*YOUR GOAL*: Can you write out all of the material below, word for word?

===

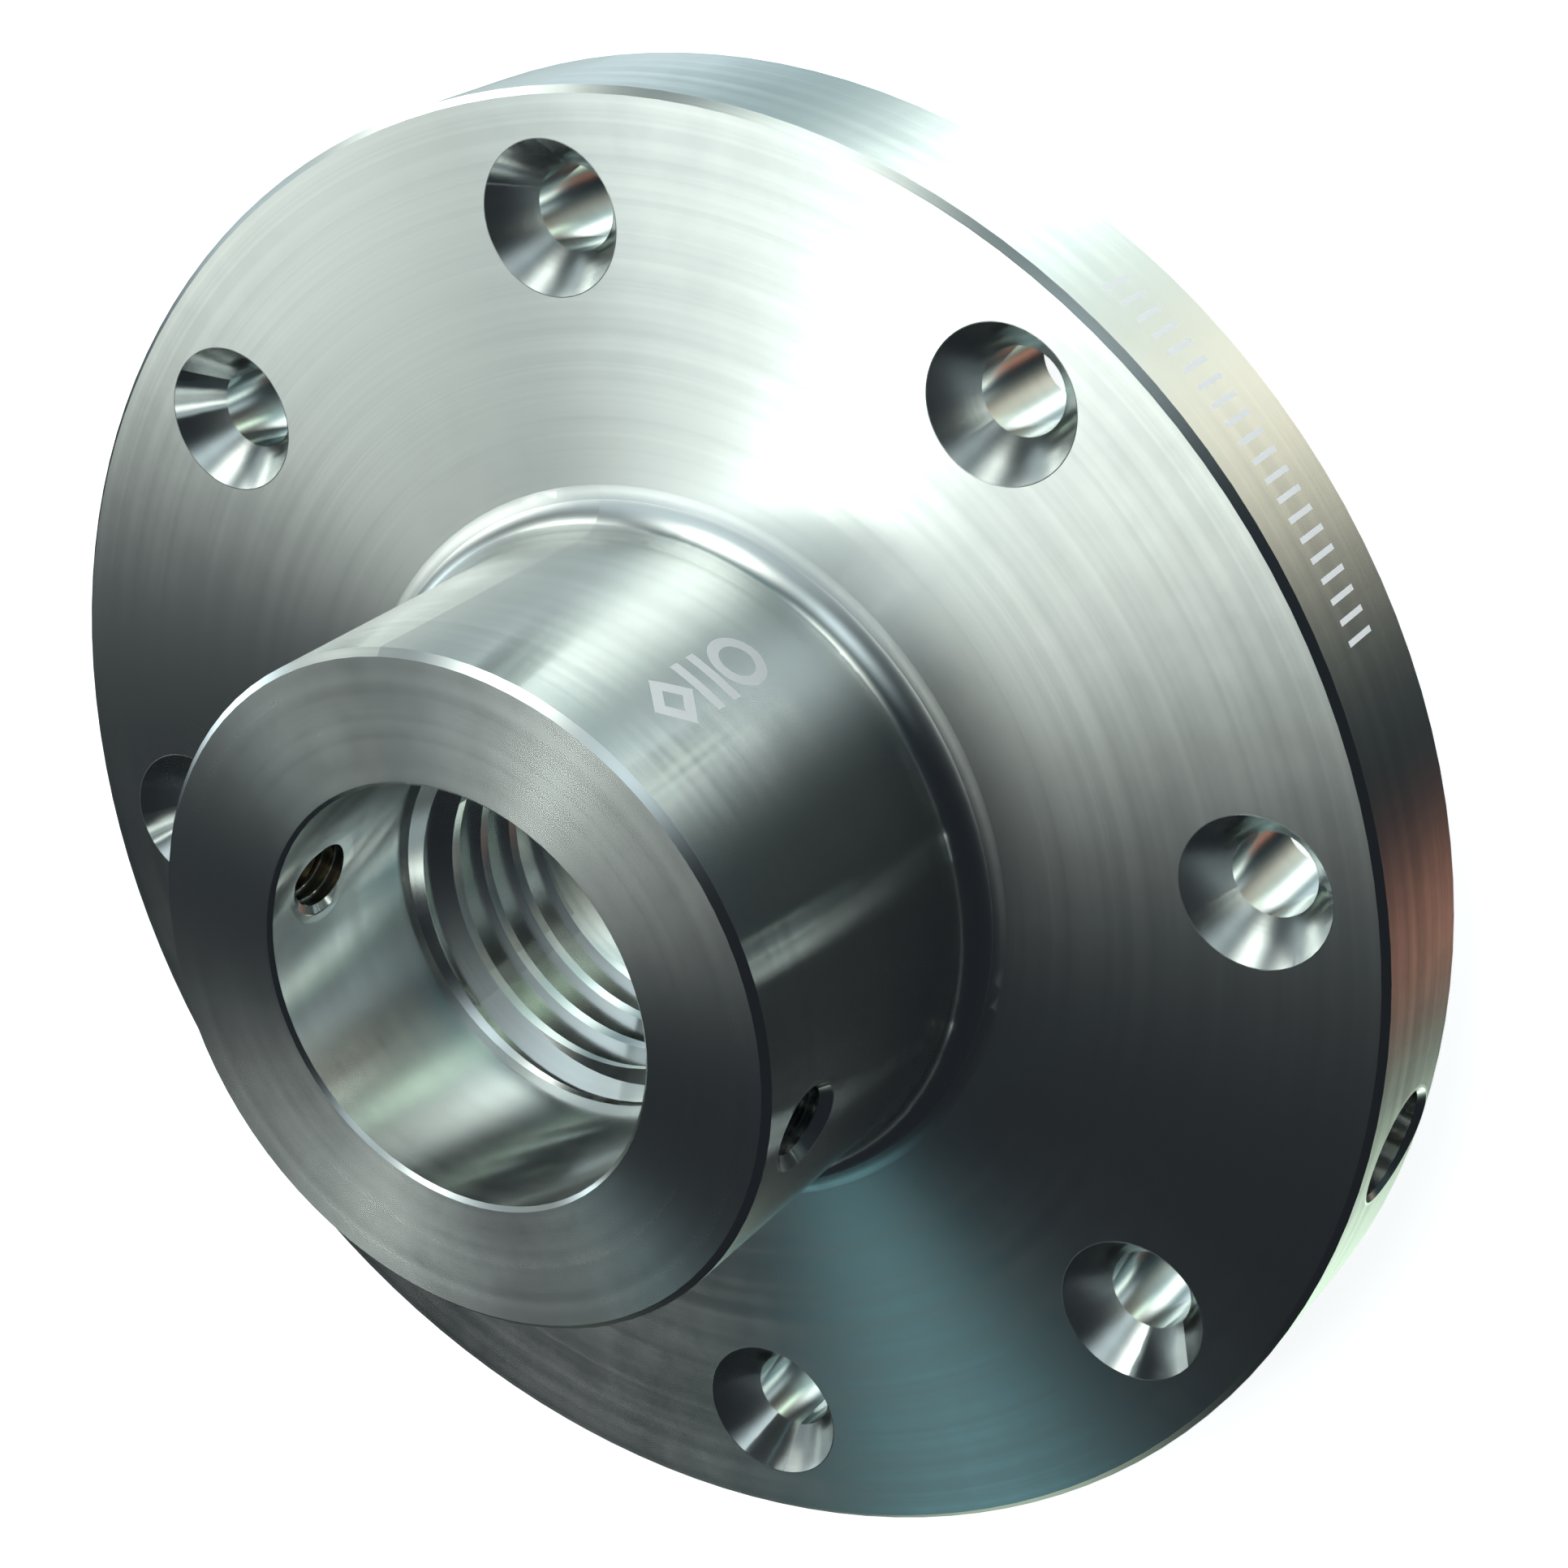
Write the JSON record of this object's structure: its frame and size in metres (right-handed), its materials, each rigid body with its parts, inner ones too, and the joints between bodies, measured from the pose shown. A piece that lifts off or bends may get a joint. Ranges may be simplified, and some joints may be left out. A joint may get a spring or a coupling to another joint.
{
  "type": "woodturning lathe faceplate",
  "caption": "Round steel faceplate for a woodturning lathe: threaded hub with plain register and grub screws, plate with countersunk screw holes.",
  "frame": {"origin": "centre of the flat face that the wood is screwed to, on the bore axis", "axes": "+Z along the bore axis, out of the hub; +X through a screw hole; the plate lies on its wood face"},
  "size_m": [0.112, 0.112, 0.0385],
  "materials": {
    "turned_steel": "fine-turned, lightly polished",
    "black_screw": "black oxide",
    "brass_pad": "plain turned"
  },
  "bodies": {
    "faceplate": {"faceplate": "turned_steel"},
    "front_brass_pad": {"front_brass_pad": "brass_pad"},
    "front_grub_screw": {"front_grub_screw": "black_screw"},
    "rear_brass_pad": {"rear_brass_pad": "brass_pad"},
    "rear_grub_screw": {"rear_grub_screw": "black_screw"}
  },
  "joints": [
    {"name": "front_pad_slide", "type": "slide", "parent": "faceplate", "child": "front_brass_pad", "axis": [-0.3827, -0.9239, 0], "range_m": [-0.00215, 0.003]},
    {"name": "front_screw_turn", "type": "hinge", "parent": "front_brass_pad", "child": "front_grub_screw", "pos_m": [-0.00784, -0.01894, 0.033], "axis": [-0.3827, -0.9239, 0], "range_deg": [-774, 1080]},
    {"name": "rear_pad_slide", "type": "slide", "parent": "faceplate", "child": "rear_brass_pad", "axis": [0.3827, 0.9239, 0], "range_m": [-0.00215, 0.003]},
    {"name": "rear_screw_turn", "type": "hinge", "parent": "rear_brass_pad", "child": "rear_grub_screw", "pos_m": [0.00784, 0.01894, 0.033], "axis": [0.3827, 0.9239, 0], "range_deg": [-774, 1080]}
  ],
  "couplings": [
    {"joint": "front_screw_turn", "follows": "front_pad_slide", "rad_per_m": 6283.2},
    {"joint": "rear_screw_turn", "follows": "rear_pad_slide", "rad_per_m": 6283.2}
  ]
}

===

*FINAL ANSWER*:
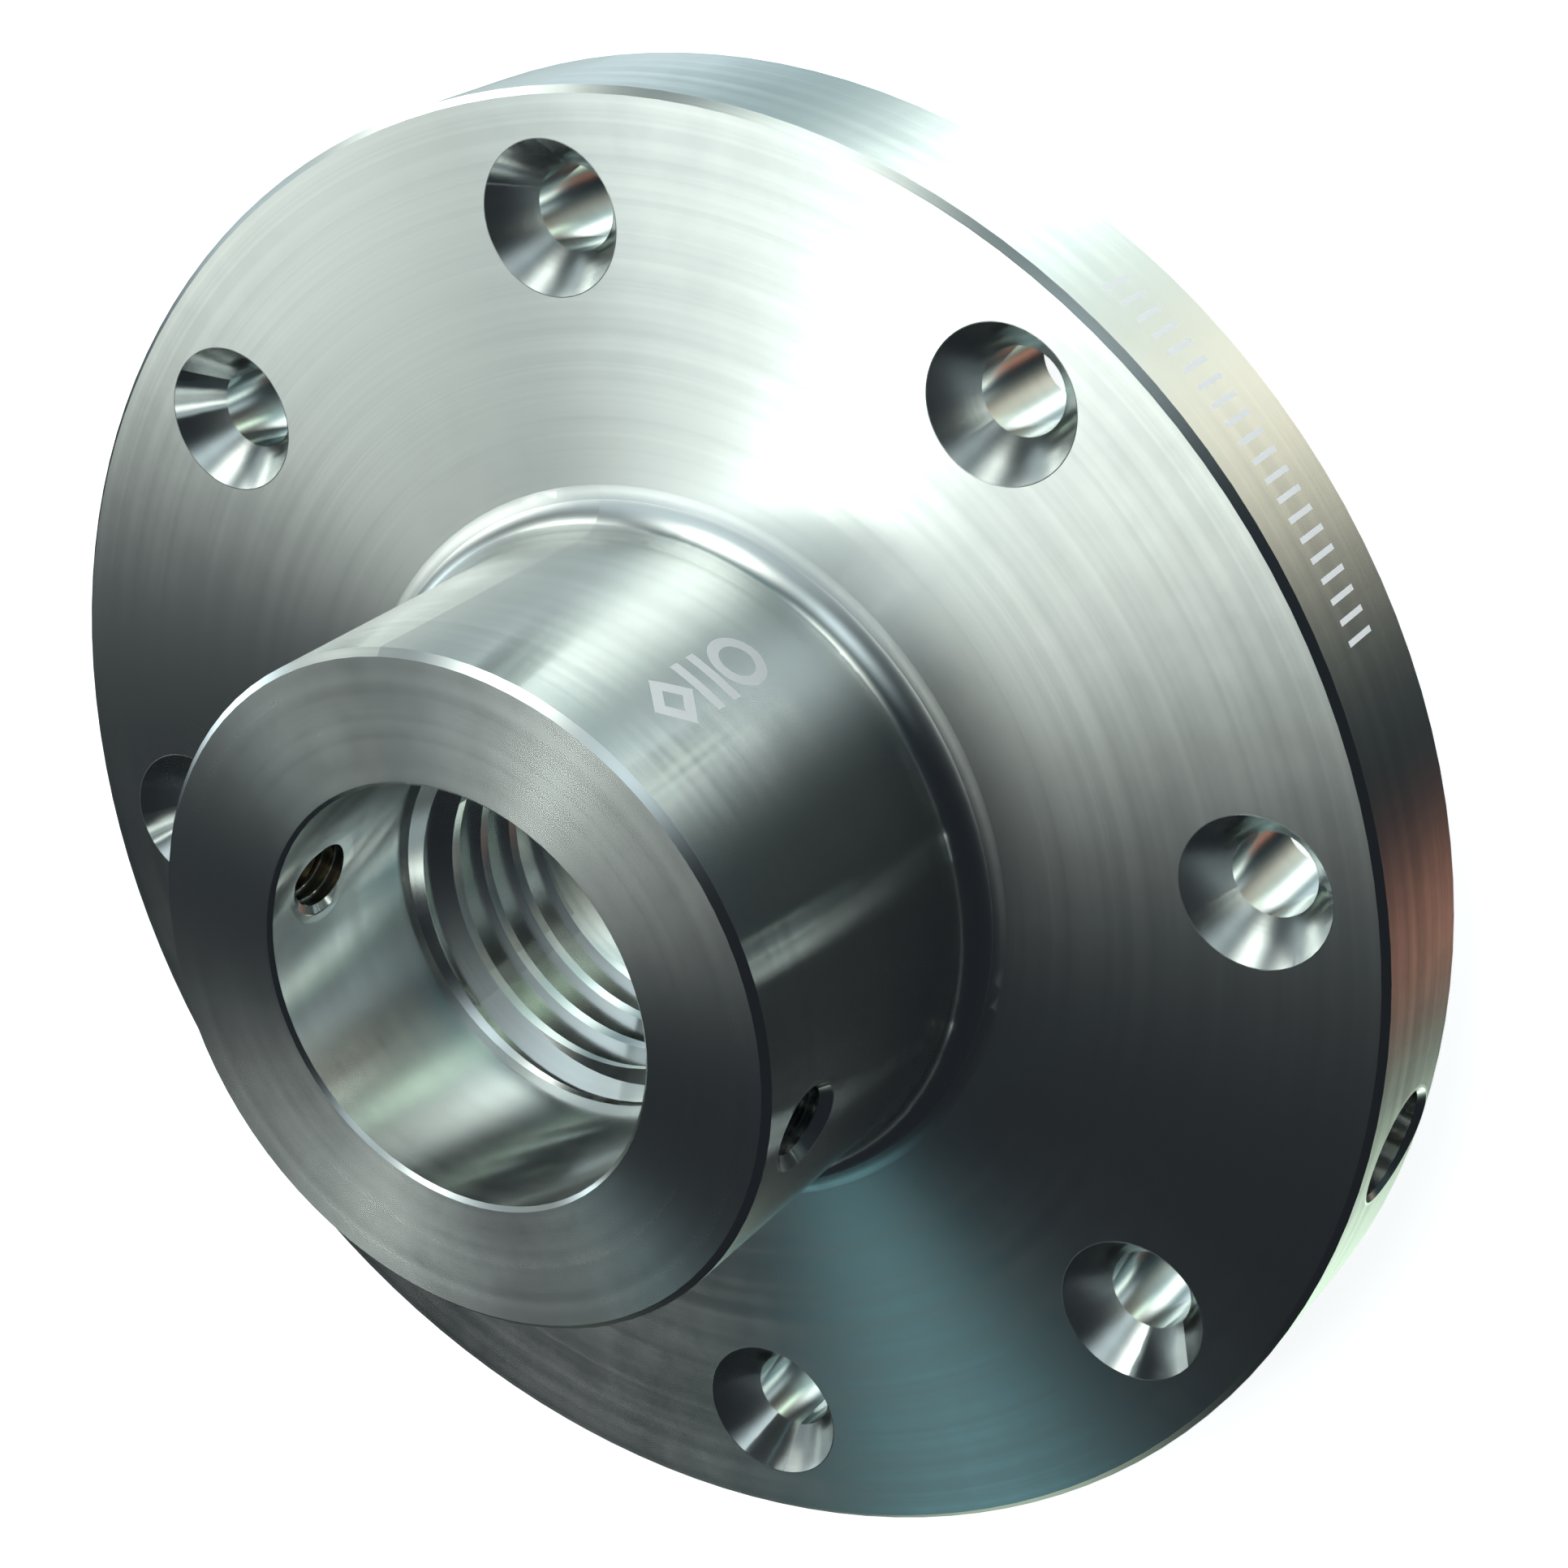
Write the JSON record of this object's structure: its frame and size in metres (right-handed), its materials, each rigid body with its parts, inner ones too, and the joints between bodies, measured from the pose shown. A piece that lifts off or bends may get a joint. Ranges may be simplified, and some joints may be left out. A joint may get a spring or a coupling to another joint.
{
  "type": "woodturning lathe faceplate",
  "caption": "Round steel faceplate for a woodturning lathe: threaded hub with plain register and grub screws, plate with countersunk screw holes.",
  "frame": {"origin": "centre of the flat face that the wood is screwed to, on the bore axis", "axes": "+Z along the bore axis, out of the hub; +X through a screw hole; the plate lies on its wood face"},
  "size_m": [0.112, 0.112, 0.0385],
  "materials": {
    "turned_steel": "fine-turned, lightly polished",
    "black_screw": "black oxide",
    "brass_pad": "plain turned"
  },
  "bodies": {
    "faceplate": {"faceplate": "turned_steel"},
    "front_brass_pad": {"front_brass_pad": "brass_pad"},
    "front_grub_screw": {"front_grub_screw": "black_screw"},
    "rear_brass_pad": {"rear_brass_pad": "brass_pad"},
    "rear_grub_screw": {"rear_grub_screw": "black_screw"}
  },
  "joints": [
    {"name": "front_pad_slide", "type": "slide", "parent": "faceplate", "child": "front_brass_pad", "axis": [-0.3827, -0.9239, 0], "range_m": [-0.00215, 0.003]},
    {"name": "front_screw_turn", "type": "hinge", "parent": "front_brass_pad", "child": "front_grub_screw", "pos_m": [-0.00784, -0.01894, 0.033], "axis": [-0.3827, -0.9239, 0], "range_deg": [-774, 1080]},
    {"name": "rear_pad_slide", "type": "slide", "parent": "faceplate", "child": "rear_brass_pad", "axis": [0.3827, 0.9239, 0], "range_m": [-0.00215, 0.003]},
    {"name": "rear_screw_turn", "type": "hinge", "parent": "rear_brass_pad", "child": "rear_grub_screw", "pos_m": [0.00784, 0.01894, 0.033], "axis": [0.3827, 0.9239, 0], "range_deg": [-774, 1080]}
  ],
  "couplings": [
    {"joint": "front_screw_turn", "follows": "front_pad_slide", "rad_per_m": 6283.2},
    {"joint": "rear_screw_turn", "follows": "rear_pad_slide", "rad_per_m": 6283.2}
  ]
}